In 65 regular-season games split between the Brooklyn Nets and the Sixers, Harden averaged 22 points, 10.3 assists and 7.7 rebounds, with a 26.6 percent usage rate and a true shooting percentage of 58.3 percent. His first few games in Philadelphia were superb, but he was inconsistent as a scorer, shooting just 40.2 percent from the field in 21 regular-season games. The playoffs were similarly confusing; Harden saved the Sixers' season with a series of clutch plays in Game 4 of the second round against Miami, then appeared listless in the next two games. It remains up for debate whether the 33-year-old was getting used to his new surroundings, still dealing with hamstring tightness or simply declining with age.


"He's never going to say, 'I'm not 100 percent,'" Morey said. "Because he doesn't ever want to give any excuses, especially during the middle of a playoff run. And he's also never going to want to indicate to his teammates or the other team that there's an issue. So frankly, throughout my career, we've tried to get James to be more open about, you know, 'Hey, this is hurting,' whatever, just to protect him. But frankly, for example, in my years with him, he would turn ankles that would send guys out for weeks and just play right away. And then play the next night of a back-to-back. It was impressive. Maybe a little more brave than we needed at times, but you respect that that's his mindset."

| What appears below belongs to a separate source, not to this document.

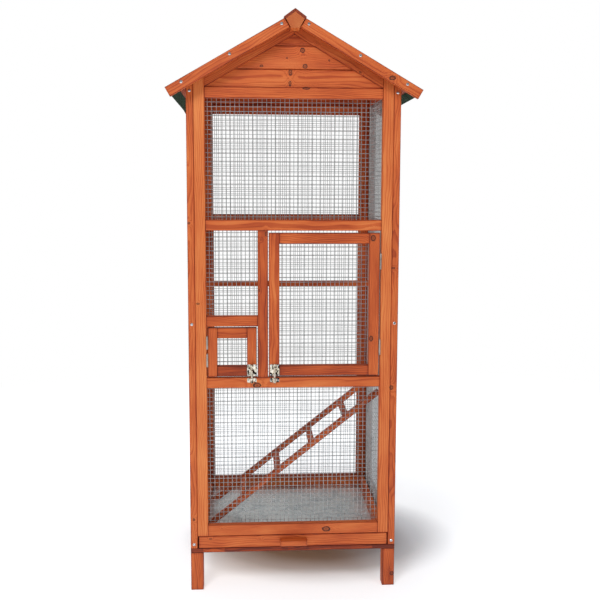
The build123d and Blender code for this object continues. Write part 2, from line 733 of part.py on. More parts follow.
with BuildPart() as ladder_hooks:
    top_x, top_z = on_ladder(ladder_run, 0)
    foot_x = on_ladder(-slack, half_section)[0]
    high, low = above_wire(top_z), above_wire(ladder_z + pitch)
    from_top = top_x - (high - hook_r - top_z) * tan(lean)
    from_foot = foot_x + (low - hook_r - ladder_z) / tan(lean)
    for y in (ladder_front_y, ladder_back_y):
        hook(from_top, perch_end, 1, cell_middle(side_wires_y, y), high)
        hook(from_foot, -perch_end, -1, cell_middle(side_wires_y, y), low)

# ---------------------------------------------------------------- export
sub_parts = {
    "base_frame": base_frame, "feet": feet,
    "front_corner_strips": front_corner_strips, "rear_corner_strips": rear_corner_strips,
    "front_stiles": front_stiles, "front_top_rail": front_top_rail,
    "front_upper_rail": front_upper_rail, "front_lower_rail": front_lower_rail,
    "front_bottom_rail": front_bottom_rail, "front_mullion": front_mullion,
    "front_short_rail": front_short_rail, "front_gable_rails": front_gable_rails,
    "front_gable_boards": front_gable_boards, "front_mesh_top": front_mesh_top,
    "front_mesh_window": front_mesh_window, "front_mesh_bottom": front_mesh_bottom,
    "left_side_stiles": left_side_stiles, "left_side_rails": left_side_rails,
    "left_side_mesh": left_side_mesh, "right_side_stiles": right_side_stiles,
    "right_side_rails": right_side_rails, "right_side_mesh": right_side_mesh,
    "back_stiles": back_stiles, "back_rails": back_rails, "back_mesh": back_mesh,
    "back_gable_rails": back_gable_rails, "back_gable_boards": back_gable_boards,
    "ridge_beam": ridge_beam, "ridge_cap": ridge_cap, **roof_boards,
    "roof_felt": roof_felt, "bargeboards": bargeboards, "perch": perch,
    "assembly_screws": assembly_screws, "hinge_frame_leaves": hinge_frame_leaves,
    "hinge_pins": hinge_pins, "bolt_keepers": bolt_keepers,
    "tray_front": tray_front, "tray_handle": tray_handle, "tray_walls": tray_walls,
    "tray_bottom": tray_bottom_board, "tray_liner": tray_liner,
    "main_door_stiles": main_door_stiles, "main_door_rails": main_door_rails,
    "main_door_mesh": main_door_mesh, "main_door_hinge_leaves": main_door_hinge_leaves,
    "main_door_bolt_housing": main_door_bolt_housing, "main_door_screws": main_door_screws,
    "main_door_bolt": main_door_bolt,
    "small_door_stiles": small_door_stiles, "small_door_rails": small_door_rails,
    "small_door_mesh": small_door_mesh, "small_door_hinge_leaves": small_door_hinge_leaves,
    "small_door_bolt_housing": small_door_bolt_housing, "small_door_screws": small_door_screws,
    "small_door_bolt": small_door_bolt,
    "ladder_stringers": ladder_stringers, "ladder_rungs": ladder_rungs, "ladder_hooks": ladder_hooks,
}

os.makedirs("parts", exist_ok=True)
for name, sub_part in sub_parts.items():
    sub_part.part.label = name
    export_step(sub_part.part, f"parts/{name}.step")
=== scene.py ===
"""Finishes for a wooden bird cage: stained fir, welded mesh, plated fittings, roofing felt."""
import json
from math import cos, pi, radians

import bmesh
import bpy
import numpy as np
from mathutils import Matrix, Vector


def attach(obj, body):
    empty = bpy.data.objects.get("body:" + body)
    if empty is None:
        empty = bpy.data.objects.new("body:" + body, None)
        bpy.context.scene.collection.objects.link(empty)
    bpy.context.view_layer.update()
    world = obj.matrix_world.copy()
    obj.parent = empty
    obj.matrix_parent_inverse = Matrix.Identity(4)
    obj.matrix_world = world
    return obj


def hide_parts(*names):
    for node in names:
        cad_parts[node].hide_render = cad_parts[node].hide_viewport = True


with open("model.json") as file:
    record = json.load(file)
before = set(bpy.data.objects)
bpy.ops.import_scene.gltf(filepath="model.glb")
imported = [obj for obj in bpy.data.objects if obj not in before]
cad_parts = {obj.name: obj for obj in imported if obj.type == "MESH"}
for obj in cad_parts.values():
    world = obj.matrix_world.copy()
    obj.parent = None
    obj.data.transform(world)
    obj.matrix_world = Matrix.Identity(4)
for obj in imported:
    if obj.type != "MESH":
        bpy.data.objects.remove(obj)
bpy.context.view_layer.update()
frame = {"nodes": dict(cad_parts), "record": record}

NODES = frame["nodes"]
BODY_OF = {node: body for body, nodes in frame["record"]["behaviour"]["bodies"].items()
           for node in nodes}
MM = 0.001
LEAST_ARRIS = 4.5 * MM         # a sawn edge shorter than this isn't rounded
SAWN_TURN = radians(20)        # faces that meet flatter than this have no edge between them
SMOOTH_TURN = radians(28)      # and flatter than this they shade as one
PITH_ASIDE = 26                # how far aside of its board's middle a log's pith lies, mm
PITH_DEPTH = (14, 46)          # and how far above or below it
END_GRAIN = 0.6                # a face that looks along the grain more than this is end grain
BOARD_STEP = 1900.0            # how far apart two boards with different shares lie in the log, mm
KNOT_CELL = 95                 # usual distance between small scattered knots, mm
SMALL_KNOT = 3.4               # their radius, mm
FINGER_LENGTH = 62             # length of a finger-jointed piece, mm

CAMERA_PLACE = (-0.12312, -2.72417, 1.17078)
CAMERA_RIGHT = (0.99794341, -0.06399385, 0.00370536)
CAMERA_UP = (0.00348305, 0.11185398, 0.99371855)
CAMERA_BACK = (-0.06400633, -0.99166198, 0.11184684)
CAMERA_SHIFT = (-0.0105, -0.02328)
LENS, SENSOR = 52.2545, 36.0   # millimetres
LIT_MIDDLE = (0.0, 0.0, 0.85)
LAMPS = (                      # name, place, diameter in metres, share of the key light's power
    ("key_light", (-1.3, -3.1, 3.3), 1.4, 1.0),
    ("fill_light", (2.4, -2.9, 1.9), 2.0, 0.34),
    ("back_light", (-0.8, 2.6, 3.4), 2.4, 0.5),
)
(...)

Harden was definitely more brave than most would have been when he returned to play in Games 5 through 7 of the Nets' second-round series against the Bucks in 2021. He was transparent after that series ended, too, telling reporters that he had played on a Grade 2 hamstring strain and was "literally going out there on a limb." Before that strain, suffered moments into the series opener, he had missed more than a month late in the regular season because of issues with his hamstring.  


Asked if Harden had learned that he has to do more in the offseason at this stage of his career to be in better physical shape, Morey said: "I wouldn't say more. I would just say different. I think the ways you prepare in your early 30s are different than you would in your 20s. And I think our performance staff has done a great job working with him to develop a custom plan for this offseason, for both strengthening the muscles around the hamstring to make sure that's in a good place but also work on all those other areas that you maybe didn't have to work on in your 20s but you do in your 30s." 


Morey's front office traded for Harden with his eyes on a championship, and he reiterated on the podcast that he believes Harden gives Philadelphia a better chance to do that right now. Morey praised Harden for being committed to the franchise, sacrificing money in free agency and elevating his teammates, pointing to the Sixers' shooting percentages on passes from Harden and the fact that Harden and Joel Embiid were the league's most efficient pick-and-roll tandem. Morey also acknowledged, when talking about the team as a whole, that "the last two games just felt strange for me -- I'll just speak for myself: It felt like a different team and I think we all have to live with that, learn from it and be better." 


When it came to Harden specifically, Morey did not exactly say that Philadelphia needs him to be better in the playoffs. He said it needs Harden to be more consistent. 


"I would probably say there were three stellar games, across the Toronto and the Miami series, that you could say we win the game because of him," Morey said. "There were a lot of games where he was very good and we won the game. There were a lot of games where he and others were a big contributor to why we didn't win the game. So I think it's really just that consistency and getting to where 70 percent of the plays in the games in the playoffs are ones that help us win to 90 percent. It's getting to a level where -- the teams that win the title they bring it pretty much every night. And I thought in the playoffs we just had a couple nights where we didn't bring it."


Morey said that Philadelphia's additions -- PJ Tucker, De'Anthony Melton, Danuel House and Montrezl Harrell -- will "set the stage" next season, but "winning the title really comes down to your best players." He said the Sixers need Embiid to have another MVP-caliber season, Tyrese Maxey to take another step forward and Harden to simply "be himself." 


"We don't even need five-years-ago James," Morey said. "We need the guy that we saw last year for most of the games."